By Nick Assinder
Political Correspondent, BBC News website
Michael Howard has finally revealed the full scale of his planned Tory tax cuts.
Should he win the next general election, he has earmarked £4 billion that will be used to reduce taxes - although he still will not say which or how.
Howard: Hopes voters will warm to his message
This was the pre-election message many in his party have been pressing for and voters, he believes, will warm to.
At its simplest, it is saying: "Vote Tory and you can have it both ways".
Not only would his government stick to Labour spending plans on core public services, including health and education, it would increase spending on defence, police and pensions.
And even after that was done, it would still have enough left over for a tax cut equivalent to about a penny off the basic rate of income tax.
All the money would come from its £35 billion efficiency savings which would see the axe taken to bureaucracy, waste and the civil service.
Of that, £23 billion would go on spending plans, with £8 billion to fill the black hole left, they claim, by Gordon Brown, and the rest going in tax cuts.
Neither Mr Howard nor Mr Letwin would say exactly how they would use that cash, although a cut in the basic rate seems unlikely.
Can Mr Howard persuade sceptical voters that they really can have it both ways with bigger spending on public services AND lower taxes?
Ideas already floated include raising tax thresholds and abolishing or reducing inheritance tax, although some in the Tory party are urging Mr Howard to announce something more eye-catching before the election.
As the Tory leader declared, the aim of the exercise is to open up a real economic policy divide between Labour and the Tories.
"At this election, people will have a clear choice between Mr Blair who will waste more and tax more and the Conservative party which will give value for money and tax less," he said.

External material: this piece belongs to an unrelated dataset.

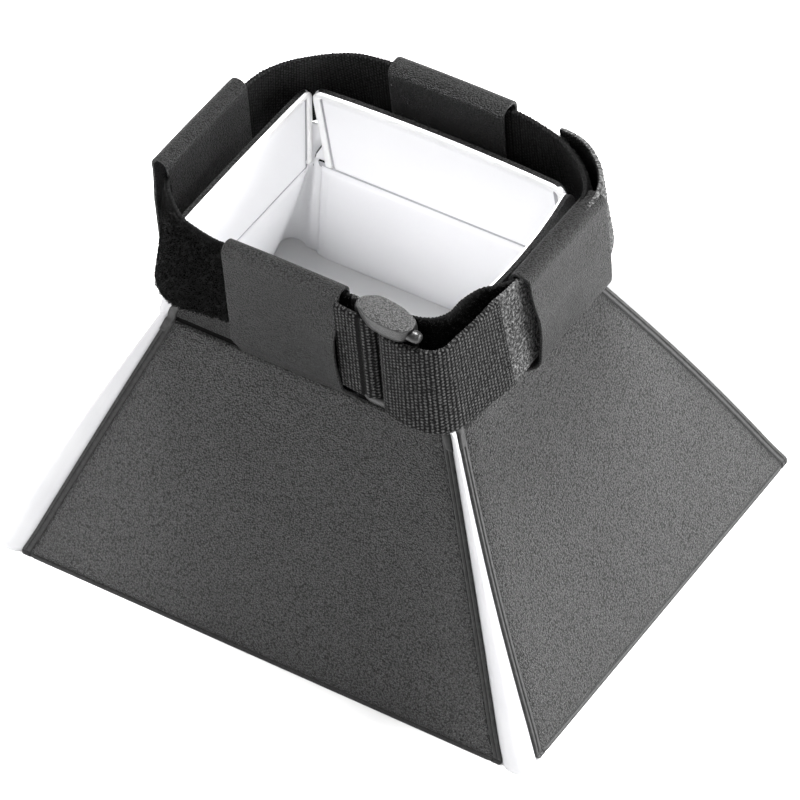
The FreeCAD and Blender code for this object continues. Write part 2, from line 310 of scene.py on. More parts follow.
def thread_material(name, dark, light, grain, depth, gloss, low=0.25, high=0.9):
    """Black yarn coloured by its relief attribute: near black in its hollows and lighter on its raised
    threads, with flecks. Where the relief is rib height this is painted shade and painted highlight;
    elsewhere it is random tone.
    """
    material, tree, shader, vector = node_material(name)
    relief = tree.nodes.new("ShaderNodeAttribute")
    relief.attribute_name = "relief"
    fleck = add_noise(tree, vector, grain, 4.0, 0.75)
    lit = add_math(tree, "MULTIPLY", relief.outputs["Fac"], add_range(tree, fleck, 0.45, 1.15, 0.36, 0.66))
    # Low relief turns near black and high relief light: painted shade in the hollows and painted highlight on
    # the raised threads.
    colour = add_ramp(tree, lit, [(low, grey(dark)), (high, grey(light))])
    tree.links.new(colour, shader.inputs["Base Color"])
    tree.links.new(add_range(tree, fleck, 0.78, 0.5, 0.3, 0.7), shader.inputs["Roughness"])
    shader.inputs["Specular IOR Level"].default_value = gloss
    add_bump(tree, shader, fleck, depth)
    return material


LEATHER = leather_material("leather_grain", 0.001, 0.115, 2300.0, 0.0012, 0.36, 0.58, 0.36)
LOOP_LEATHER = leather_material("leather_loop", 0.001, 0.054, 2500.0, 0.0011, 0.36, 0.58, 0.27)
EDGE_LEATHER = leather_material("leather_edge", 0.010, 0.022, 900.0, 0.00006, 0.40, 0.52, 0.30)
# Near-black colour for the crease strip: painted shade in the sunk crease line.
CREASE_SHADE = leather_material("crease_painted_shade", 0.001, 0.004, 1500.0, 0.00006, 0.7, 0.85, 0.05)
LINING = white_material("white_lining", (0.93, 0.93, 0.945), (0.95, 0.95, 0.965), 1400.0, 0.00003, 0.62)
# Grey colour is painted shade in the groove beside the flaps' binding and in the crease's inner line.
GROOVE_SHADE = white_material("groove_painted_shade", (0.34, 0.34, 0.36), (0.50, 0.50, 0.52), 1400.0, 0.00003, 0.7)
BINDING = white_material("white_binding", (0.88, 0.88, 0.88), (0.94, 0.94, 0.94), 1800.0, 0.00005, 0.55)
# The gusset's white cloth is coloured mid grey: painted shade that keeps it darker than the floor.
SHADED_GUSSET = white_material("white_gusset", (0.52, 0.52, 0.54), (0.58, 0.58, 0.59), 1200.0, 0.00004, 0.5, 0.15)
WEBBING = thread_material("webbing", 0.001, 0.13, 1900.0, 0.0002, 0.07, 0.34, 1.0)
BACKING = thread_material("strap_backing", 0.002, 0.035, 1900.0, 0.0001, 0.08)
PILE = thread_material("loop_pile", 0.0012, 0.030, 2600.0, 0.0001, 0.06, 0.35, 1.0)
HOOKS = thread_material("hook_section", 0.002, 0.20, 2200.0, 0.0002, 0.3, 0.25, 0.95)
# The grip's sides take this darker plastic and its top the lighter one below: painted shade on the sides and
# painted light on the top, besides the top's real grained finish.
PLASTIC = leather_material("ring_plastic", 0.004, 0.012, 2300.0, 0.00005, 0.30, 0.42, 0.45)
PLASTIC_LIT_TOP = leather_material("ring_grained_lit_top", 0.002, 0.10, 2600.0, 0.0003, 0.36, 0.56, 0.35)


# ---------------- mesh helpers


def add_object(name, data):
    """A new object in the scene."""
    thing = bpy.data.objects.new(name, data)
    bpy.context.scene.collection.objects.link(thing)
    return thing


def make_piece(name, points, faces, materials, indices=None, closed=True):
    """A mesh object from points in mm."""
    mesh = bpy.data.meshes.new(name)
    mesh.from_pydata([tuple(p * MM) for p in points], [], faces)
    for material in materials:
        mesh.materials.append(material)
    if indices:
        mesh.polygons.foreach_set("material_index", indices)
    mesh.polygons.foreach_set("use_smooth", [True] * len(mesh.polygons))
    piece = add_object(name, mesh)
    if closed:
        work = bmesh.new()
        work.from_mesh(mesh)
        bmesh.ops.recalc_face_normals(work, faces=work.faces)
        work.to_mesh(mesh)
        work.free()
    return piece


def slab(name, columns, rows, outer, inner, materials, pick=None):
    """A closed sheet between an outer and an inner surface, each a function of (column, row).

    pick gives the material index for a part of the sheet ("outer", "inner" or "rim") at a cell.
    """
    across = len(columns)
    up = len(rows)
    points = [outer(c, r) for r in rows for c in columns]
    points += [inner(c, r) for r in rows for c in columns]
    under = across * up
    faces = []
    indices = []

    def add(face, part, column, row):
        faces.append(face)
        indices.append(pick(part, columns[column], rows[row]) if pick else 0)

    for j in range(up - 1):
        for i in range(across - 1):
            a = j * across + i
            quad = (a, a + 1, a + across + 1, a + across)
            add(quad, "outer", i, j)
            add(tuple(under + k for k in reversed(quad)), "inner", i, j)
    for i in range(across - 1):
        add((i + 1, i, under + i, under + i + 1), "rim", i, 0)
        top = (up - 1) * across + i
        add((top, top + 1, under + top + 1, under + top), "rim", i, up - 2)
    for j in range(up - 1):
        a = j * across
        add((a, a + across, under + a + across, under + a), "rim", 0, j)
        b = a + across - 1
        add((b + across, b, under + b, under + b + across), "rim", across - 2, j)
    return make_piece(name, points, faces, materials, indices)


def circle(sides):
    """The cosine and sine of evenly spaced directions."""
    angles = [2 * math.pi * k / sides for k in range(sides)]
    return [(math.cos(angle), math.sin(angle)) for angle in angles]


def tube_faces(base, sides, rings):
    """Faces between rings of points that follow one another, from the point numbered base."""
    faces = []
    for i in range(rings - 1):
        for k in range(sides):
            a = base + i * sides + k
            b = base + i * sides + (k + 1) % sides
            faces.append((a, b, b + sides, a + sides))
    return faces


def soften(piece, width, segments=2):
    """Rounds the sheet's sharp edges."""
    bevel = piece.modifiers.new("edge", "BEVEL")
    bevel.width = width * MM
    bevel.segments = segments
    bevel.limit_method = "ANGLE"
    bevel.angle_limit = math.radians(50)


def spaced(start, end, count):
    """Evenly spaced values."""
    return [lerp(start, end, i / count) for i in range(count + 1)]


def rounded_path(points, radii, step):
    """Points about a step apart along a flat path whose corners are rounded."""
    line = []
    for i, point in enumerate(points):
        here = Vector(point)
        if radii[i] == 0:
            line.append(here)
            continue
        before = (Vector(points[i - 1]) - here).normalized()
        after = (Vector(points[i + 1]) - here).normalized()
        half = before.angle(after) / 2
        centre = here + (before + after).normalized() * (radii[i] / math.sin(half))
        start = here + before * (radii[i] / math.tan(half)) - centre
        turn = start.angle_signed(here + after * (radii[i] / math.tan(half)) - centre)
        count = max(4, int(abs(turn) * radii[i] / 0.4))
        for k in range(count + 1):
            angle = -turn * k / count
            c, s = math.cos(angle), math.sin(angle)
            line.append(centre + Vector((start.x * c - start.y * s, start.x * s + start.y * c)))
    lengths = [0.0]
    for a, b in zip(line, line[1:]):
        lengths.append(lengths[-1] + (b - a).length)
    total = lengths[-1]
    count = max(2, round(total / step))
    samples = []
    k = 0
    for i in range(count + 1):
        target = total * i / count
        while k < len(line) - 2 and lengths[k + 1] < target:
            k += 1
        span = max(lengths[k + 1] - lengths[k], 1e-9)
        samples.append(line[k].lerp(line[k + 1], min(1.0, (target - lengths[k]) / span)))
    return samples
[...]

It is a move back towards an almost traditional Tory message which previously suggested Labour was the party of tax rises and the Conservatives the party of tax cuts.
The extension of that, however, was that Labour was also seen as the party of big spending on the public services while the Tories were the cutters.
Mr Letwin says Labour would raise taxes
And that is where one of the problems lies for Mr Howard - can he persuade sceptical voters that they really can have it both ways with bigger spending on public services AND lower taxes?
He insists he will not promise anything before the election that he cannot deliver if put into Downing Street.
Labour, needless to say, claim his planned £35bn efficiency savings simply don't add up and that those sorts of figures are fantasy.
One of New Labour's greatest successes before the historic 1997 election was to persuade voters, business and the City that it could be trusted to run the economy.
So far that has not faced any real challenge, but independent analysts now claim a third New Labour government would be forced to either increase taxation or taxes to plug a black hole it has at the centre of its finances.
Meanwhile, the Liberal Democrats are committed to increasing taxes for the most well off to finance their spending proposals launched earlier in the day.
So, Mr Howard hopes his message will start to hit home during this unofficial election campaign and that his poll ratings might finally lift off the floor.
And, while other issues like the Iraq war and trust will play a major part in that campaign, it is likely - and the prime minister probably hopes - that the economy will be the deciding factor.